### Required task
Reproduce exactly the lines below, from the first through the one containing "gauge and ports.", and nothing more.

§ §

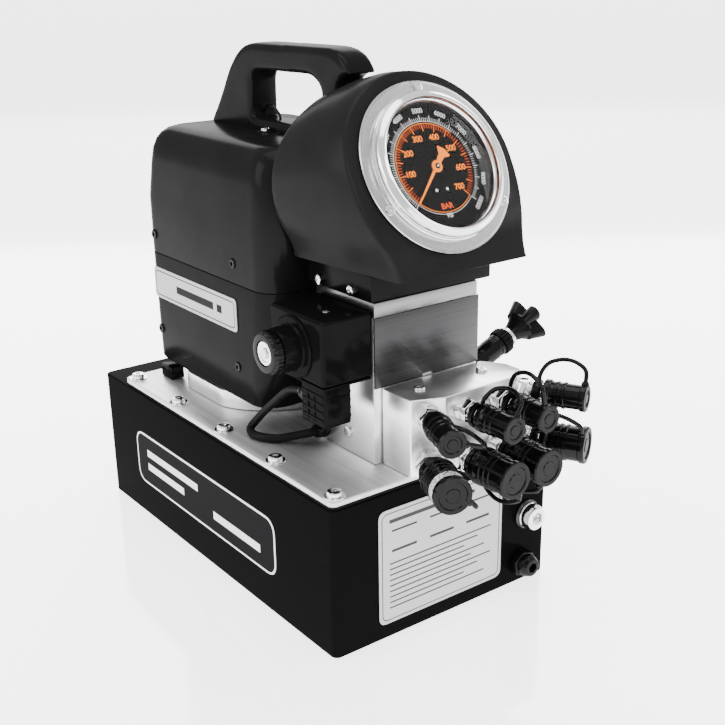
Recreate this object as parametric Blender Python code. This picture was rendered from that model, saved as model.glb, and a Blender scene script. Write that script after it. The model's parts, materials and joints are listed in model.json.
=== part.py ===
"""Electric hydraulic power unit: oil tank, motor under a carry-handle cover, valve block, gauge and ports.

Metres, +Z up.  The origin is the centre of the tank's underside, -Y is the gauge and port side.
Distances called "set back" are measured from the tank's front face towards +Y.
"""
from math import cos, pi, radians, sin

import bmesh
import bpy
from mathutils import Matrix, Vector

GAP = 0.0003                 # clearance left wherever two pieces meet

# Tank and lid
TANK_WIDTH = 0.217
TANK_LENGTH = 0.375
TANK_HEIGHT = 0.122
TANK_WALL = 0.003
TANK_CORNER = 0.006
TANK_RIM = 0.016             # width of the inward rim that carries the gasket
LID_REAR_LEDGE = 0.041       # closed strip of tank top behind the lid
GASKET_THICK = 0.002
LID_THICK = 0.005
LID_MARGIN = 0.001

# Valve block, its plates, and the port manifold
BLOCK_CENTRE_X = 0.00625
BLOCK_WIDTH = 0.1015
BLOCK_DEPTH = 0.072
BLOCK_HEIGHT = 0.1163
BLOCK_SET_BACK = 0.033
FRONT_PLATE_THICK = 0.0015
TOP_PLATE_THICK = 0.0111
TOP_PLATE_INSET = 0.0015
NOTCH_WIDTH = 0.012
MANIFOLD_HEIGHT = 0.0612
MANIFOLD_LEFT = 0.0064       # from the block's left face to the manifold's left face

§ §

### Answer in full
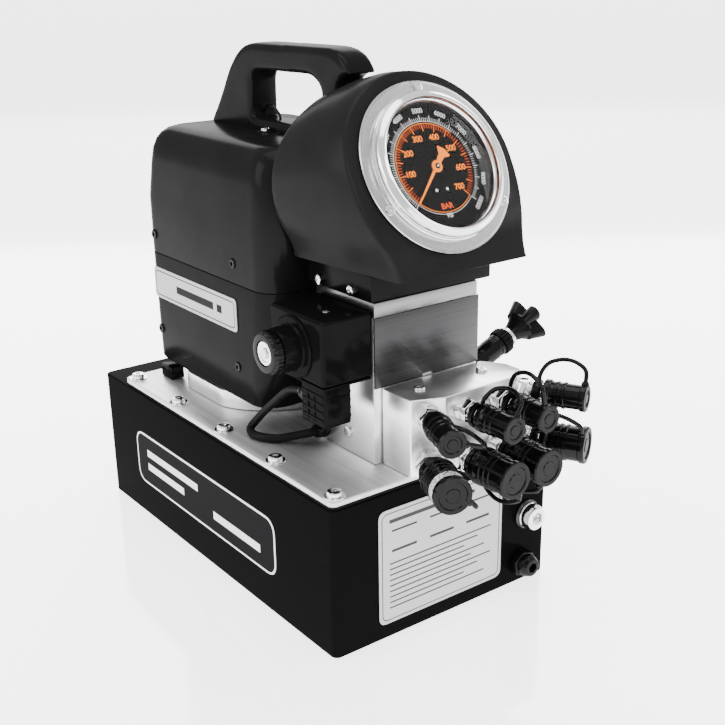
Recreate this object as parametric Blender Python code. This picture was rendered from that model, saved as model.glb, and a Blender scene script. Write that script after it. The model's parts, materials and joints are listed in model.json.
=== part.py ===
"""Electric hydraulic power unit: oil tank, motor under a carry-handle cover, valve block, gauge and ports.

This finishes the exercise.